Я хорошо помню все детали той строго соблюдавшейся церемонии подготовки меня к субботе, как и ту роль, которую выполняла в ней каждая из женщин. Мне достаточно почуять запах того желтоватого шампуня («Ты действительно не помнишь, как он назывался, Рафауль?! Ты не помнишь такие важные вещи?!»), и перед моими глазами сразу воскресают картины: вот Рыжая Тетя, проверив локтем температуру воды, добавляет в таз холодной и одобрительно качает головой. Вот Черная Тетя, отвечая ей таким же одобрительным кивком, несет меня, будто я еще младенец — длинная правая рука поддерживает меня под коленками, а длинная левая рука под моими плечами, — и передает меня Бабушке, которая раздевает меня и передает Матери. А вот и Мать — она сажает меня в таз, поддерживая одной рукой, а другой намыливает, и сливает, и поливает, и споласкивает: «Видишь, Рафаэль, из-за того, что ты кричал, мыло залезло тебе в рот» — и тогда все вы собираетесь вокруг, и склоняетесь, и проверяете, «нет ли у него красноты» в разных местах, и цокаете всеми пятью языками.
С закрытым ртом, со стиснутыми глазами, с сжимающимся сердцем и со сжатым кулаком, я перехожу в руки Бабушки, которая закутывает меня в давно ждущее полотенце, высушивает и передает Черной Тете, которая возвращает меня — длинная правая рука снова под коленками, длинная левая опять поддерживает плечи — в кровать, где меня будут одевать и причесывать руки нетерпеливой маленькой паршивки и благодарной Рыжей Тети.

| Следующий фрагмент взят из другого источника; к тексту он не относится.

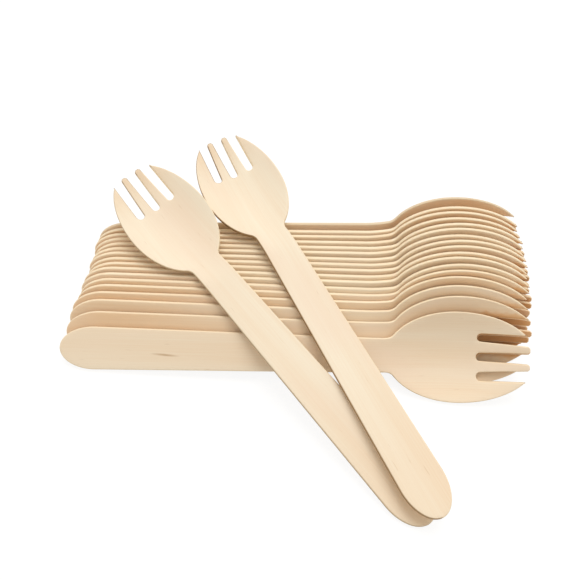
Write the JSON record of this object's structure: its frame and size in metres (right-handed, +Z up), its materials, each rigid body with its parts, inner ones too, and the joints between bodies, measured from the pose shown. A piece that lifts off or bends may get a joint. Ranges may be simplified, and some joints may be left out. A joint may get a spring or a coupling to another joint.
{
  "type": "wooden spork pack",
  "caption": "Pack of pressed birch sporks: a nested row lying back on its long edges, with two more laid across it, heads up.",
  "frame": {"origin": "centre of the pack's bounding box, on the floor that it stands on", "axes": "+X along the row's sporks from handles to heads, -Y towards the viewer and the laid handles, +Z up"},
  "size_m": [0.1628, 0.1396, 0.0303],
  "materials": {
    "birch": "uncoated pale birch veneer, sanded, faint grain along the handle"
  },
  "bodies": {
    "root": {"row_spork_01": "birch", "row_spork_02": "birch", "row_spork_03": "birch", "row_spork_04": "birch", "row_spork_05": "birch", "row_spork_06": "birch", "row_spork_07": "birch", "row_spork_08": "birch", "row_spork_09": "birch", "row_spork_10": "birch", "row_spork_11": "birch", "row_spork_12": "birch", "row_spork_13": "birch", "row_spork_14": "birch", "row_spork_15": "birch", "row_spork_16": "birch", "row_spork_17": "birch", "laid_spork_left": "birch", "laid_spork_right": "birch"}
  },
  "joints": []
}
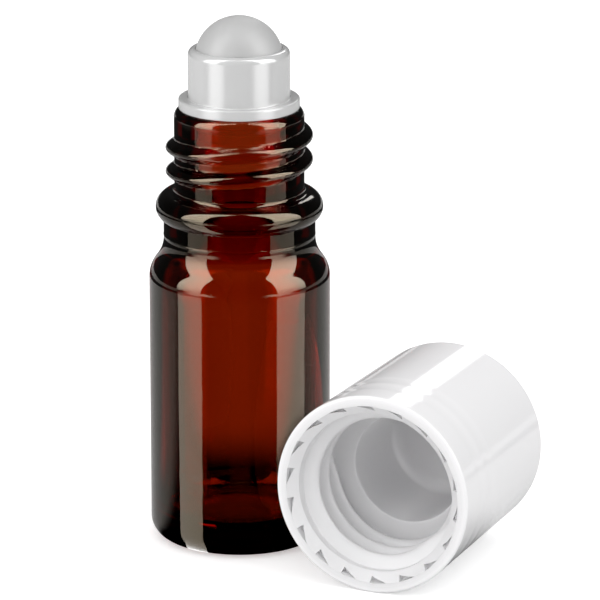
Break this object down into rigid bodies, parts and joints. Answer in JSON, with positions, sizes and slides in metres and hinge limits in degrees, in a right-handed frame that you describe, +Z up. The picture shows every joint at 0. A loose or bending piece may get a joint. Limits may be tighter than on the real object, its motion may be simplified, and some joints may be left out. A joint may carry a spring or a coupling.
{
  "type": "roll on bottle",
  "caption": "Small amber glass bottle with a screw neck, a pull-out roller housing that holds a rolling ball, and a separate white screw cap lying beside it.",
  "frame": {"origin": "centre of the bottle's foot, on the surface that it stands on", "axes": "+Z up along the bottle's axis, -Y towards the front that the picture shows, +X to its right, where the cap lies"},
  "size_m": [0.0482, 0.0383, 0.0658],
  "materials": {
    "amber_glass": "glossy, moulded",
    "white_housing_plastic": "glossy",
    "grey_ball_plastic": "fine satin",
    "white_cap_plastic": "glossy outside, softer inside"
  },
  "bodies": {
    "bottle": {"glass_bottle": "amber_glass"},
    "housing": {"roller_housing": "white_housing_plastic"},
    "ball": {"roller_ball": "grey_ball_plastic"},
    "cap": {"screw_cap": "white_cap_plastic"}
  },
  "joints": [
    {"name": "housing_pull", "type": "slide", "parent": "bottle", "child": "housing", "axis": [0, 0, 1], "range_m": [0, 0.0075]},
    {"name": "ball_roll", "type": "hinge", "parent": "housing", "child": "ball", "pos_m": [0, 0, 0.06039], "axis": [1, 0, 0], "continuous": true},
    {"name": "cap_turn", "type": "hinge", "parent": "bottle", "child": "cap", "pos_m": [0.01591, -0.02251, 0.0123], "axis": [0.3907, 0.9204, -0.0112], "continuous": true}
  ]
}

Тем временем Бабушка выливает воду из таза в ведра, чтобы использовать ее снова — для стирки, для мытья полов и, в конце концов, — чтобы полить наш сад.
«Пусть растения привыкают, — ответила она Черной Тете, которая напомнила ей, что осада Иерусалима давно уже снята и растения в саду больше не нужно поливать помоями. — Пусть привыкают, потому что им все равно ничего не поможет».
Женщины в очередной раз смеялись над колючками моих густых соломенных волос, которые ненавидели укладку в вожделенный «косой пробор» Рыжей Тети, и одевали меня в синие субботние брюки и белую субботнюю рубаху.
Как агнца на всесожжение[66], они поднимали меня в воздух, усаживали на «веселое кресло», плакали и смеялись: «Как жаль, что Наш Давид не дожил увидеть своего красивого мальчика».
Именно так. Но не из-за этого я покинул ваш дом.
У Рахели Шифриной была очень высокая температура. От влажных простыней, которыми родители окутывали ее тело, подымался пар. Кипящий, страдающий мозг порождал видения, которые не исчезали, даже когда девочка закрывала глаза.
На утро третьего дня эти видения усилились и стали такими яркими, что госпожа Шифрина сама увидела, как они витают над мокрой головкой дочери. Она испустила пронзительный и испуганный крик, и не успел еще ее муж запрячь лошадь в коляску, как жена уже схватила девочку на руки и побежала с ней, как безумная, из мошавы Киннерет в шотландский госпиталь, что в Тверии[67], всю дорогу крича, и спотыкаясь, и то и дело останавливаясь, чтобы окунуть ее в холодные киннеретские воды.
Лицо врача помрачнело. Он проверил девочке слух, посветил ей фонариком в глаза, уколол иголкой большие пальцы ее ног.
«Воспаление мозга», — сказал он. Но не успел он дать ей лекарство, как ее температура вдруг, как по волшебному мановению, начала падать сама собой — возможно, из-за прохлады, которую источали толстые госпитальные стены, а возможно — из-за белизны этих стен и больничной белизны простыней.
Прошел день, и прошла ночь, и видения исчезли совсем, но все вокруг потемнело, и эта темнота не исчезла даже тогда, когда Рахель очнулась, села в кровати и открыла глаза.
— Зажги лампу, мама, — сказал она вдруг таким же звонким, ясным и здоровым голосом, как раньше. — Уже вечер.